_Your task_
Copy out, unchanged, every line from the start of the records to the line that contains "wall: the wall", and stop there.

........

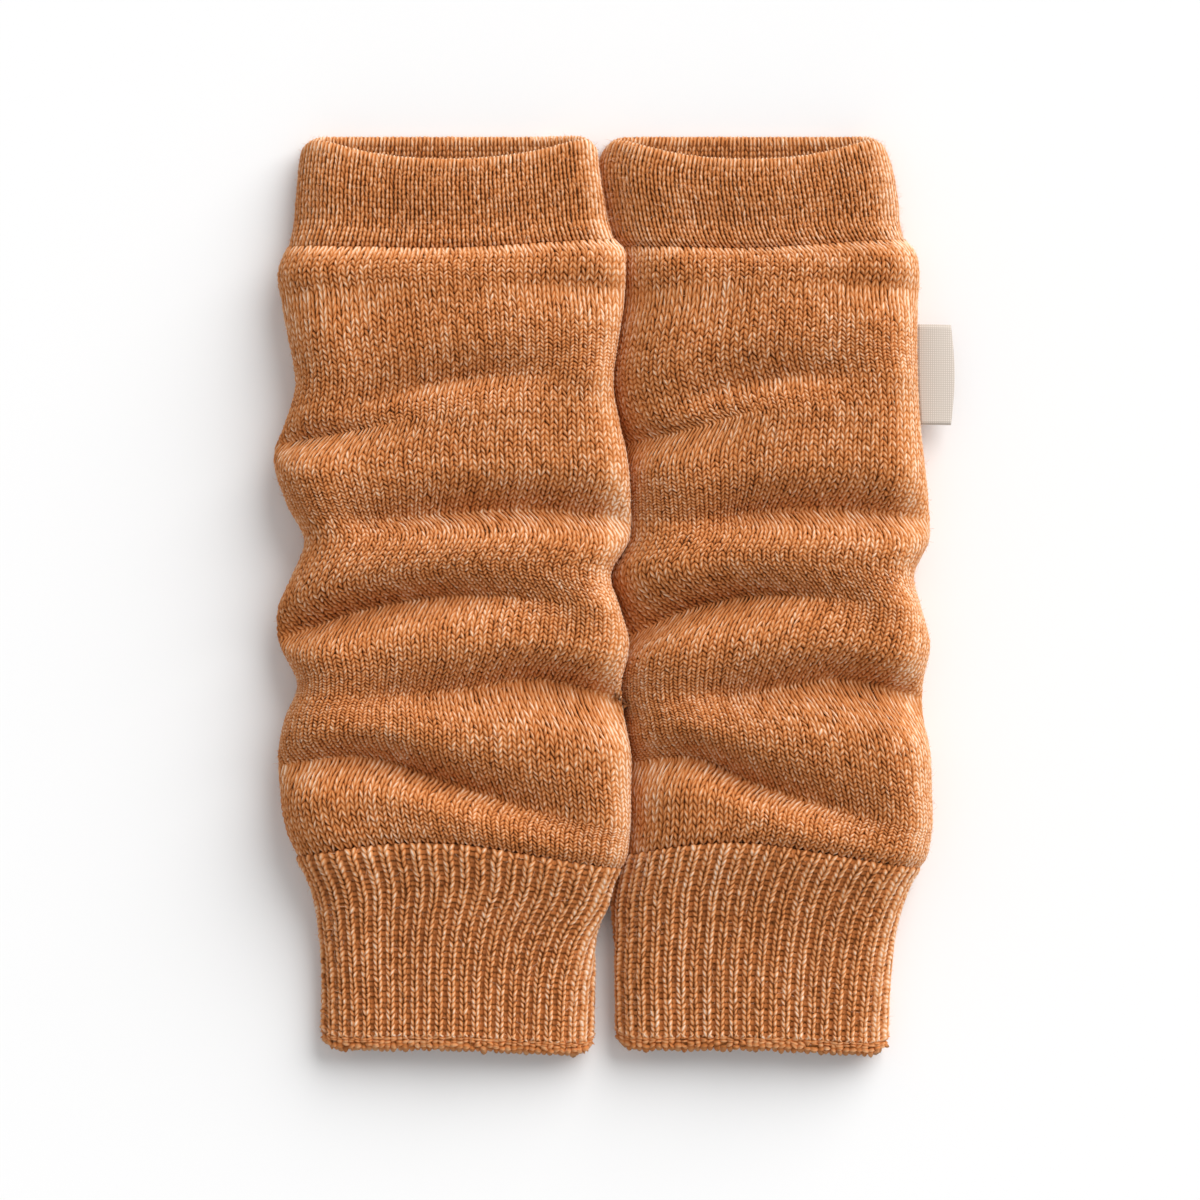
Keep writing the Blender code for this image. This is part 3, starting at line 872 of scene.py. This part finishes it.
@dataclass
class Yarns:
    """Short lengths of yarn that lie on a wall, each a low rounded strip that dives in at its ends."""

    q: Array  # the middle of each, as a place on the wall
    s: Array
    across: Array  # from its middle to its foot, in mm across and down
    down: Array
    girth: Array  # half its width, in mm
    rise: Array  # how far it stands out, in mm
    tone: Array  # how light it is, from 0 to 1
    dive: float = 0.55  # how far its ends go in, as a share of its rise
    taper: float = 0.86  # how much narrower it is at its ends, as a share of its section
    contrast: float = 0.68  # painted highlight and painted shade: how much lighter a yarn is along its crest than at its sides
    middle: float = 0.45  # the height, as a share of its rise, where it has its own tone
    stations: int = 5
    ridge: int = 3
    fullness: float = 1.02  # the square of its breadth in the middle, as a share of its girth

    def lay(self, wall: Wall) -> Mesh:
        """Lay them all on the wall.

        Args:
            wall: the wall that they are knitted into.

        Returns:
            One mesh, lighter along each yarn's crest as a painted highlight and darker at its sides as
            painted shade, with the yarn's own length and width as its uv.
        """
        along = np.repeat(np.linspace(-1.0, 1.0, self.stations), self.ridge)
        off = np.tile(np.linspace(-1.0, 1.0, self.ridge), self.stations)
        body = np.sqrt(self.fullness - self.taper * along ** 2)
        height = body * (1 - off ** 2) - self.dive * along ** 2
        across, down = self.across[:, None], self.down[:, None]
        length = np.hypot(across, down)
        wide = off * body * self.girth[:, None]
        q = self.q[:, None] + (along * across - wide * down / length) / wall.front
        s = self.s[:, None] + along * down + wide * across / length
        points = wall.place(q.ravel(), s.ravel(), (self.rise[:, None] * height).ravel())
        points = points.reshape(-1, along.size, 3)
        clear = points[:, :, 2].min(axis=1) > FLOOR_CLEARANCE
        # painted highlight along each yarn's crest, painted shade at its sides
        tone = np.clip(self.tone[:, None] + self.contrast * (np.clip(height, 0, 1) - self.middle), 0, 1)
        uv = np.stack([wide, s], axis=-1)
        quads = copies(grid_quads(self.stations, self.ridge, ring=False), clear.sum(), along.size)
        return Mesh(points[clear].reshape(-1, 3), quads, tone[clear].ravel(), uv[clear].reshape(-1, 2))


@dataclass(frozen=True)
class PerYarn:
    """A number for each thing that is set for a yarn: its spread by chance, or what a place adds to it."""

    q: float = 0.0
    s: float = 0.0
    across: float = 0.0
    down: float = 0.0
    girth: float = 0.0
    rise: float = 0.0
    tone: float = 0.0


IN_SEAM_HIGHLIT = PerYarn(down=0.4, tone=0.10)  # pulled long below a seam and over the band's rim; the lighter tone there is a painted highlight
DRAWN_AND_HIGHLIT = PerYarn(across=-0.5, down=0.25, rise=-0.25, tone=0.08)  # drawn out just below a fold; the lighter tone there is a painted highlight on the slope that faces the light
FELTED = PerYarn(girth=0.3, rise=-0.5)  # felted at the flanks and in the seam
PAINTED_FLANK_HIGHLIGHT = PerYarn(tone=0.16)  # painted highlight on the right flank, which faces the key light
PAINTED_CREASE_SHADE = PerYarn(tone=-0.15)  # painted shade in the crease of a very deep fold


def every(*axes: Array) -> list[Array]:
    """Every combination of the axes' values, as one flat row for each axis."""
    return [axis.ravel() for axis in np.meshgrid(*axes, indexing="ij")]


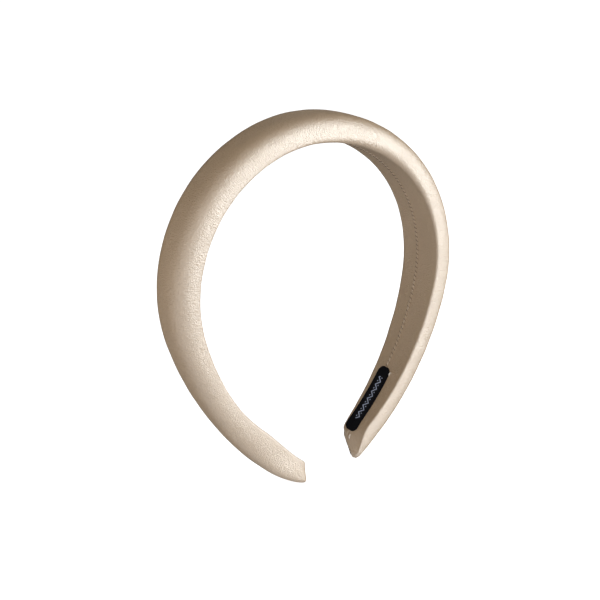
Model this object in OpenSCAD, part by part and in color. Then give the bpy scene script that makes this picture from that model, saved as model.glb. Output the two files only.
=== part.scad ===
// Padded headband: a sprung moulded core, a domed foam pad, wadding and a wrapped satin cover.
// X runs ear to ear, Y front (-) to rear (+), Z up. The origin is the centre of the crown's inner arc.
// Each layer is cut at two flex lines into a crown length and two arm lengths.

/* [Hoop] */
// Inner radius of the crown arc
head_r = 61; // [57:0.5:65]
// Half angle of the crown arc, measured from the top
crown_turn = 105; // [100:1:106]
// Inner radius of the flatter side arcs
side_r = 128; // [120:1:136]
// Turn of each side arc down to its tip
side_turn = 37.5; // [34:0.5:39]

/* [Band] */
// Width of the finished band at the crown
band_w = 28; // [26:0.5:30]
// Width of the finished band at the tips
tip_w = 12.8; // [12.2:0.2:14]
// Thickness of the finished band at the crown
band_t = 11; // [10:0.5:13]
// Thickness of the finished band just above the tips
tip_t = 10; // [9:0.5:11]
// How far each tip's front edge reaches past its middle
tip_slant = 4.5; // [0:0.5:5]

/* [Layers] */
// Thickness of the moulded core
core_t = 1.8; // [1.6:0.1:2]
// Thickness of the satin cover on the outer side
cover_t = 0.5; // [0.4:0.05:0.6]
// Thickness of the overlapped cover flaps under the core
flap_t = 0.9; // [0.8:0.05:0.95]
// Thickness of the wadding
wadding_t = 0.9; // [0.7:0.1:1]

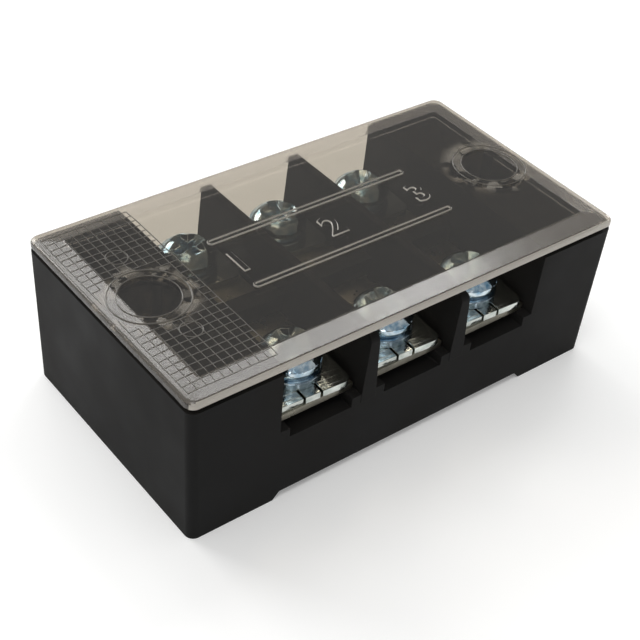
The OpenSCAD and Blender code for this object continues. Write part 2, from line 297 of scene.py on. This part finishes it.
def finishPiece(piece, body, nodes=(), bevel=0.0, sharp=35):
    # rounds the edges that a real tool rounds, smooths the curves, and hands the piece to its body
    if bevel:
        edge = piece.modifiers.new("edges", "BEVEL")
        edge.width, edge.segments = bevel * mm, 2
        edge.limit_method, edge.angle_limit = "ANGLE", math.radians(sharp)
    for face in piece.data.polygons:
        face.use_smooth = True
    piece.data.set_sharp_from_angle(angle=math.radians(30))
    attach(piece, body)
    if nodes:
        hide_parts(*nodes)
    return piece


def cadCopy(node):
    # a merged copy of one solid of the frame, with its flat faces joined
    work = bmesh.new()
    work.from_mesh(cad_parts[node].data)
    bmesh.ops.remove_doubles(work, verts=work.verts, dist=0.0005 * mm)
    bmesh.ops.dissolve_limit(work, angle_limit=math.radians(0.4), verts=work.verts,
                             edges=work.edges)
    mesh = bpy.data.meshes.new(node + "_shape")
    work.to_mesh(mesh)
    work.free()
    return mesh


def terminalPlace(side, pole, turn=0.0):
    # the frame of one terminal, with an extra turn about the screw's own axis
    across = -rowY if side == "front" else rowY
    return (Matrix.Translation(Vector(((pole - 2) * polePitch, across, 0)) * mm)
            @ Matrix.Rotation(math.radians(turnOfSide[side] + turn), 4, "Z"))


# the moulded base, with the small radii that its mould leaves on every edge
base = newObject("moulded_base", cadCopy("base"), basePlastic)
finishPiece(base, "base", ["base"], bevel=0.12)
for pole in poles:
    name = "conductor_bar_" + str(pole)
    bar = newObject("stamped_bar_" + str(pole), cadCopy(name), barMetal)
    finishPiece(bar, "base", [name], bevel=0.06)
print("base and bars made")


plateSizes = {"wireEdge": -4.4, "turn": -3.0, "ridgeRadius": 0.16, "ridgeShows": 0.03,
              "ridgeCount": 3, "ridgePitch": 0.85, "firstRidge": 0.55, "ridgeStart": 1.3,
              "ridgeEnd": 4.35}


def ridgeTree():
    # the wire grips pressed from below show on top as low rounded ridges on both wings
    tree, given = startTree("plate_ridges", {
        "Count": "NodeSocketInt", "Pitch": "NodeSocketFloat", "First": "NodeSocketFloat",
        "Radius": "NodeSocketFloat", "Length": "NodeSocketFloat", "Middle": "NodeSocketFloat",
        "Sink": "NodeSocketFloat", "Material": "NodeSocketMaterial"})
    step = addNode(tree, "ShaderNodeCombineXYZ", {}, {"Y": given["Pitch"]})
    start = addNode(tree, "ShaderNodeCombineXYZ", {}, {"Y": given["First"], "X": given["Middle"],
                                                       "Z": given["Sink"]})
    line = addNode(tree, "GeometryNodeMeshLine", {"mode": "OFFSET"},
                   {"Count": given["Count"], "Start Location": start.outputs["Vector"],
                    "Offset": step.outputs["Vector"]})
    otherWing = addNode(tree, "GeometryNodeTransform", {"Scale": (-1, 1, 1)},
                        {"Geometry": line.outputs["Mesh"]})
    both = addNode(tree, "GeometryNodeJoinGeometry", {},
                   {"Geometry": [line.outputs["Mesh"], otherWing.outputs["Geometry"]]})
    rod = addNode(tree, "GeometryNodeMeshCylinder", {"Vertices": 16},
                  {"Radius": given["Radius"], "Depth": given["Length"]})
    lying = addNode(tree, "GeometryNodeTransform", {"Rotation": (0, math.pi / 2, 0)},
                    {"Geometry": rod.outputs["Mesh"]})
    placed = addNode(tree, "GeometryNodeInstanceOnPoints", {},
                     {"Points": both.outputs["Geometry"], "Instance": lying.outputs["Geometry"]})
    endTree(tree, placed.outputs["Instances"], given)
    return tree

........

_Response to this task_
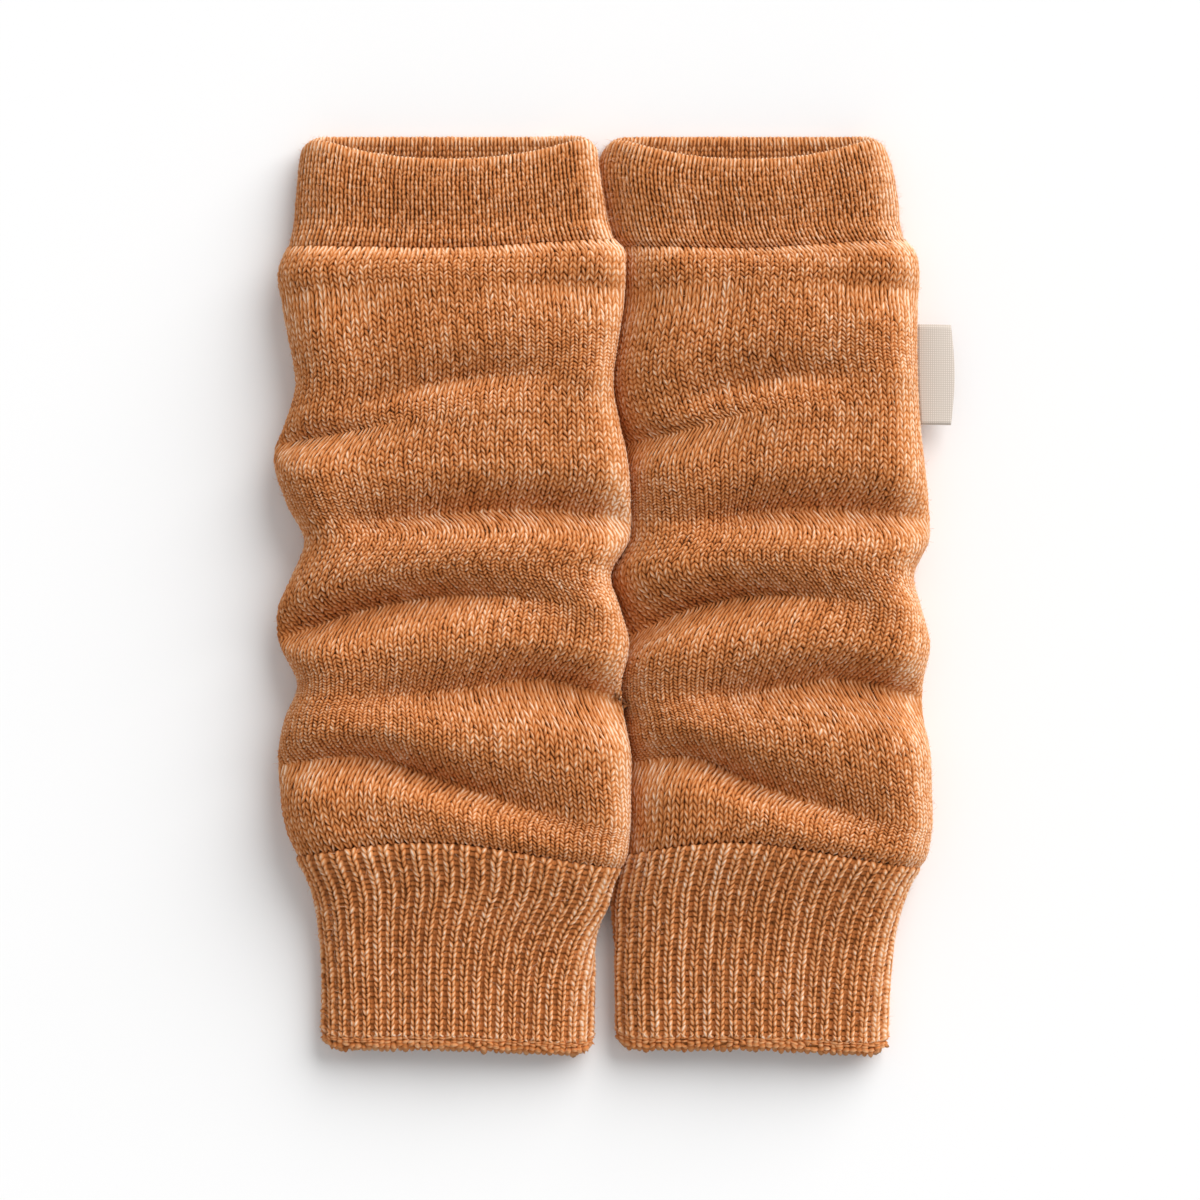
Keep writing the Blender code for this image. This is part 3, starting at line 872 of scene.py. This part finishes it.
@dataclass
class Yarns:
    """Short lengths of yarn that lie on a wall, each a low rounded strip that dives in at its ends."""

    q: Array  # the middle of each, as a place on the wall
    s: Array
    across: Array  # from its middle to its foot, in mm across and down
    down: Array
    girth: Array  # half its width, in mm
    rise: Array  # how far it stands out, in mm
    tone: Array  # how light it is, from 0 to 1
    dive: float = 0.55  # how far its ends go in, as a share of its rise
    taper: float = 0.86  # how much narrower it is at its ends, as a share of its section
    contrast: float = 0.68  # painted highlight and painted shade: how much lighter a yarn is along its crest than at its sides
    middle: float = 0.45  # the height, as a share of its rise, where it has its own tone
    stations: int = 5
    ridge: int = 3
    fullness: float = 1.02  # the square of its breadth in the middle, as a share of its girth

    def lay(self, wall: Wall) -> Mesh:
        """Lay them all on the wall.

        Args:
            wall: the wall that they are knitted into.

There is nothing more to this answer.